## What is being asked
Repeat the listing below word for word, stopping after the line that contains "a base plate.".

## Given records

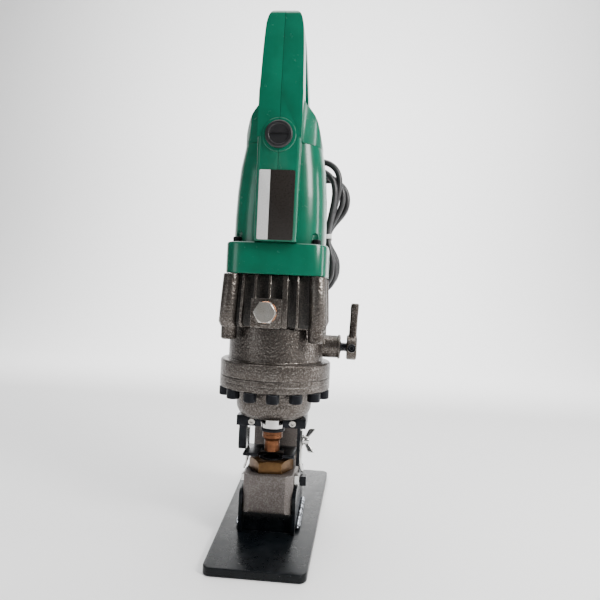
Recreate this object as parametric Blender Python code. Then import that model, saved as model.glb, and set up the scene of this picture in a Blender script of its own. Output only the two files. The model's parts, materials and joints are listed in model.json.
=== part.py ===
"""Portable electric-hydraulic hole punch on a base plate.

The frame: X is the operator's right, -Y is the open front of the jaw, +Z is up. The origin lies on
the underside of the base plate, straight below the punch. Sizes below are millimetres; MM turns
them into metres where an object is made.
"""

import math

import bmesh
import bpy
from mathutils import Matrix, Vector

MM = 0.001
GAP = 0.3                        # between pieces that touch

# Base and stand
PLATE_THICK = 8.0
PLATE_FRONT, PLATE_BACK = -98.0, 192.0
PLATE_FRONT_WIDTH, PLATE_BACK_WIDTH = 93.0, 114.0
CHEEK_THICK = 3.6
CHEEK_TOP = 51.0
STAND_FRONT, STAND_REAR = -22.0, 88.0
SLUG_HOLE = 10.5                 # radius of the way down from the die

# C-shaped jaw frame
JAW_HALF = 25.0
JAW_FRONT, JAW_BACK = -26.0, 95.0
JAW_BOTTOM, JAW_TOP = 29.0, 68.0
THROAT_BACK = 40.0
ARM_UNDER = 124.5
RING_RADIUS = 57.0
RING_BOTTOM, RING_TOP = 155.0, 167.0

# Ram and tooling
ROD_RADIUS = 12.0
BORE_RADIUS = 25.2
PISTON_BOTTOM, PISTON_TOP = 188.0, 203.0
PUNCH_RADIUS = 8.0
PUNCH_TIP = 87.0
DIE_TOP = 81.0
SPRING_FLOOR = 136.5

# Hydraulic body
FLANGE_TOP = 183.0
BODY_RADIUS = 49.0
BODY_TOP = 217.0
CASING_TOP = 269.0
VALVE_HEIGHT = 199.0
POST_PLACE, POST_RADIUS = 42.5, 8.3
BOLT_COUNT = 14
BOLT_CIRCLE = 51.0
BOLT_OFFSET = math.radians(5)

# Drive
GEAR_MODULE = 1.0
PINION_TEETH, WHEEL_TEETH = 10, 30
SHAFT_DISTANCE = GEAR_MODULE * (PINION_TEETH + WHEEL_TEETH) / 2 + 0.4
ECCENTRIC = 1.5
PUMP_HEIGHT = 236.0

# Motor case and handle
COLLAR_HALF = 50.5
COLLAR_TOP = 300.0
CASE_TOP = 398.0
CASE_TOP_HALF = 39.5
SPINE_FRONT = -58.0
SPINE_HALF = 20.5
HANDLE_TOP = 522.0
WALL = 3.0

# Release lever
HUB_X = 76.0

# Stripper
WING_HEIGHT = 97.0
STRIPPER_Y = 10.0
STRIPPER_FOOT, STRIPPER_TOP = 64.6, 107.5

# Cord
CORD_DIAMETER = 7.0

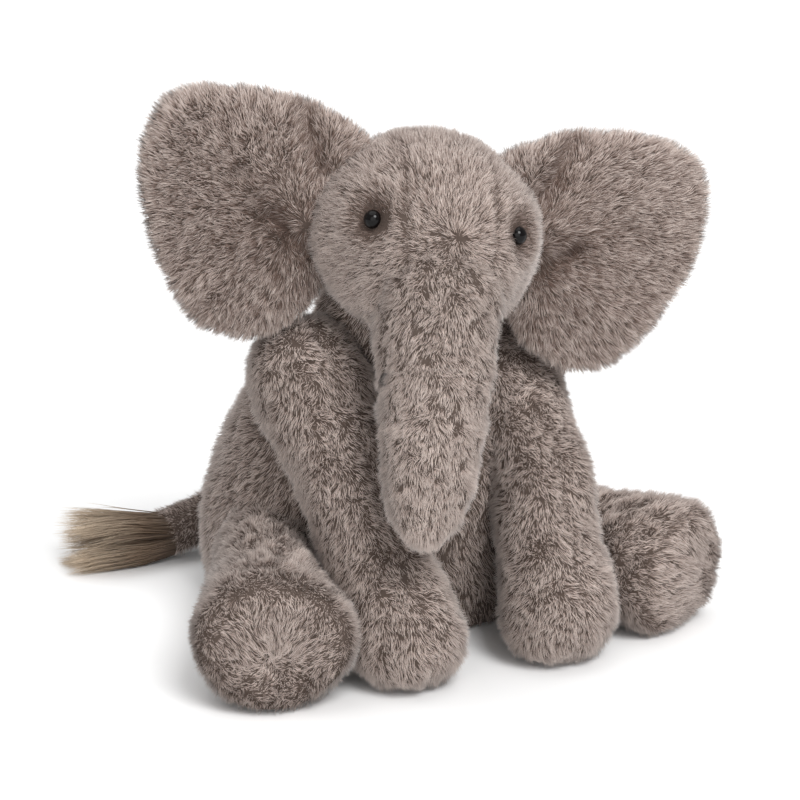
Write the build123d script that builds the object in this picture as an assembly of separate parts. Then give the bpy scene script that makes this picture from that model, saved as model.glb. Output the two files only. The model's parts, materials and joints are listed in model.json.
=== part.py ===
from build123d import *
from math import asin, cos, pi, sin
import os

os.makedirs("parts", exist_ok=True)

# A stuffed elephant sitting on the floor, in millimetres.
# It faces -Y, its own left is +X, +Z is up, and the origin is the middle of the flat seat.
# The limbs are built from balls joined by cones, the torso from a turned profile,
# and the ears from a flat outline.

# Cloth and clearances
cloth = 2.5              # backing cloth with the roots of the pile
layer_gap = 0.3          # between a cover and what fills it
joint_gap = 1.5          # between a limb's round root and the pocket it turns in
leg_gap = 2.2            # between a leg and the torso it lies against
seam_gap = 0.3           # between two panels of one cover
far = 400                # larger than the whole toy, for cutting blocks
nudges = (0, 0.05, -0.07, 0.11, -0.16)   # tried in turn when a cut grazes an edge

# Torso: a pear that leans forward
torso_base = (0, 12, 0)
torso_lean = 15.7
torso_profile = [(0, -40), (52, -34), (84, -8), (94, 30), (93, 60), (85, 90),
                 (72, 118), (55, 143), (34, 161), (16, 168), (0, 170)]
seat_bag_centre = (0, 40, 28)
seat_bag_length = 44
seat_bag_radius = 18

# Neck: a round plug of filling between the torso and the head
neck_centre = (-2, -50, 168)
neck_radius = 22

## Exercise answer
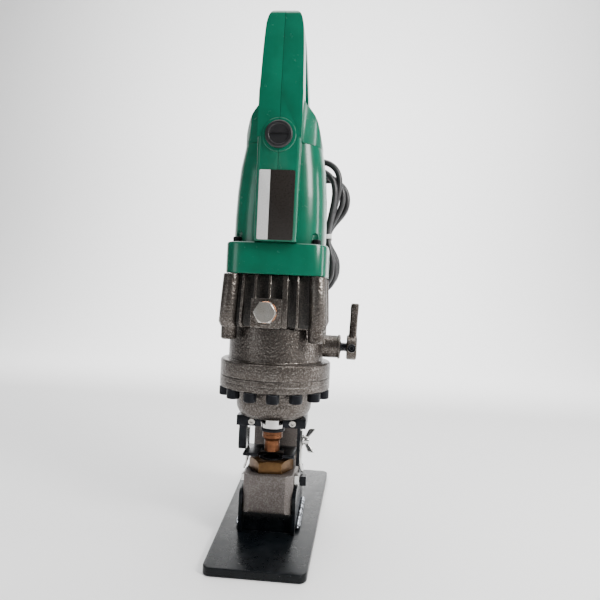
Recreate this object as parametric Blender Python code. Then import that model, saved as model.glb, and set up the scene of this picture in a Blender script of its own. Output only the two files. The model's parts, materials and joints are listed in model.json.
=== part.py ===
"""Portable electric-hydraulic hole punch on a base plate.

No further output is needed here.